The only true way to test for allergies is to perform a “food challenge” test under a doctor’s care, eating portions of a suspect food over set periods of time. They’re expensive, they’re lengthy, and they reveal the blood and skin-prick tests to be rather crappy: “In this month’s Journal of Allergy and Clinical Immunology, researchers in Manchester, England, reported that when 79 children who tested positive for peanut IgE antibodies were given food challenges, 66 of them could eat peanuts safely.

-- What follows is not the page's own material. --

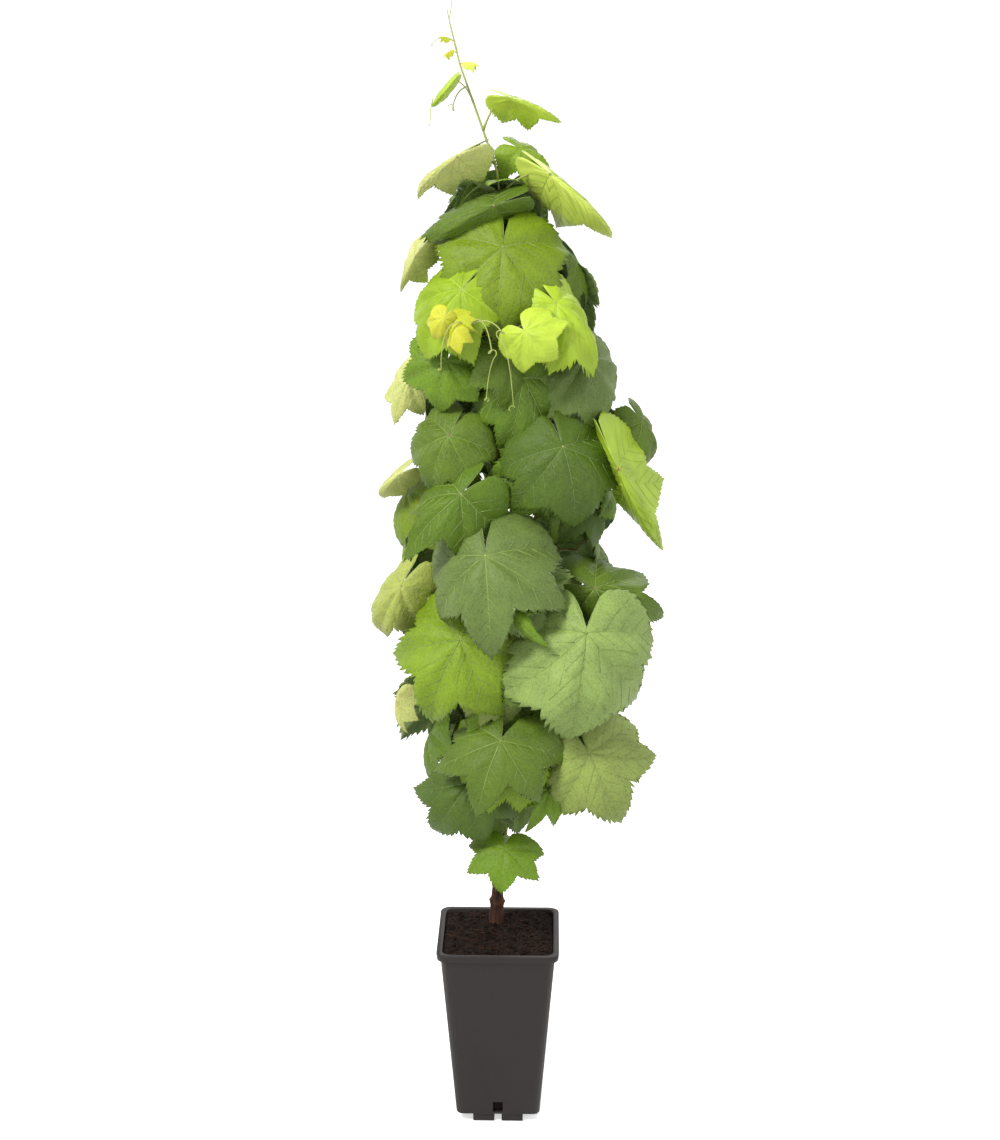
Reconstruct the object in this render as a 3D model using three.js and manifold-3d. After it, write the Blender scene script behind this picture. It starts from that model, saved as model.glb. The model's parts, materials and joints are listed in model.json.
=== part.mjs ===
// A young potted grapevine. Millimetres, +Z up.
// Origin: middle of the flat underside of the pot, which stands on z = 0. The front of the plant faces -Y.
import * as THREE from 'three';
import { mergeVertices } from 'three/addons/utils/BufferGeometryUtils.js';
import Module from 'manifold-3d';

const wasm = await Module();
wasm.setup();

// ---- driving dimensions ----
const GAP = 0.4;                 // air between touching solids
const POT = {
  rim: 150, height: 235,         // outer side of the square rim, and overall height
  lip: 8,                        // height of the rim band
  wallTop: 140, wallFoot: 104,   // outer side of the wall just under the band and at its foot
  wall: 2.6, corner: 13,         // wall thickness, outer corner radius
  floorZ: 11, floor: 3,          // underside of the floor, floor thickness
  bar: 98, barWide: 62,          // the cross-shaped foot that the pot stands on
  notch: 9, notchDeep: 26,       // groove at the middle of each side of the foot
  drain: 12, drainTop: 28,       // drainage slot at the foot of each side wall
};
const SOIL_TOP = 233;            // compost level
const PLANT_TOP = 1352;          // tip of the leading shoot
const TRUNK = { flare: 9.5, foot: 6.2, mid: 3.0, top: 1.5, tip: 0.8 };   // radii
const CANE = { foot: 3.6, tip: 1.6 };
const NECK = { inner: 2.4, outer: 3.6 };  // bundle of leaf stalks that carries each mass
const TAU = Math.PI * 2, RAD = Math.PI / 180;

// ---- colours ----
const paint = {
  pot: [0x454140, 0.55], soil: [0x2a1c15, 0.95], bark: [0x4a2e22, 0.85], cane: [0x6d6a2e, 0.6],
  dark: [0x566f26, 0.6], mid: [0x76962f, 0.55], lime: [0x9dbb3f, 0.5], grey: [0x86a463, 0.6], pale: [0xb3b56e, 0.6], yellow: [0xd3c850, 0.55],
};

// ---- helpers ----
const root = new THREE.Group();
root.name = 'grapevine';

function solid(geometry, grow = 0) {
  const g = geometry.index ? geometry.toNonIndexed() : geometry.clone();
  g.deleteAttribute('normal'); g.deleteAttribute('uv');
  const m = mergeVertices(g, 1e-3);
  if (grow) {                      // swell evenly along the surface normals
    m.computeVertexNormals();
    const p = m.attributes.position, n = m.attributes.normal;
    for (let i = 0; i < p.count; i++) p.setXYZ(i, p.getX(i) + grow * n.getX(i), p.getY(i) + grow * n.getY(i), p.getZ(i) + grow * n.getZ(i));
  }
  const idx = m.index.array, tri = [];
  for (let i = 0; i < idx.length; i += 3) {
    const [a, b, c] = [idx[i], idx[i + 1], idx[i + 2]];
    if (a !== b && b !== c && a !== c) tri.push(a, b, c);
  }
  return new wasm.Manifold(new wasm.Mesh({
    numProp: 3, vertProperties: new Float32Array(m.attributes.position.array), triVerts: new Uint32Array(tri) }));
}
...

At the American Association of Allergy, Asthma and Immunology (AAAI) conference last year, doctors from National Jewish reported that of 125 young patients given food challenges, more than half could tolerate foods they’d been told to avoid.”
There’s more: Johns Hopkins Children’s Center found in 2007 that blood tests were both under- and over-estimating a patient’s reaction to foods; and a 2003 report in Pediatrics found that positive results from blood allergy testing was associated with actual allergic reactions in fewer than half of the tested cases.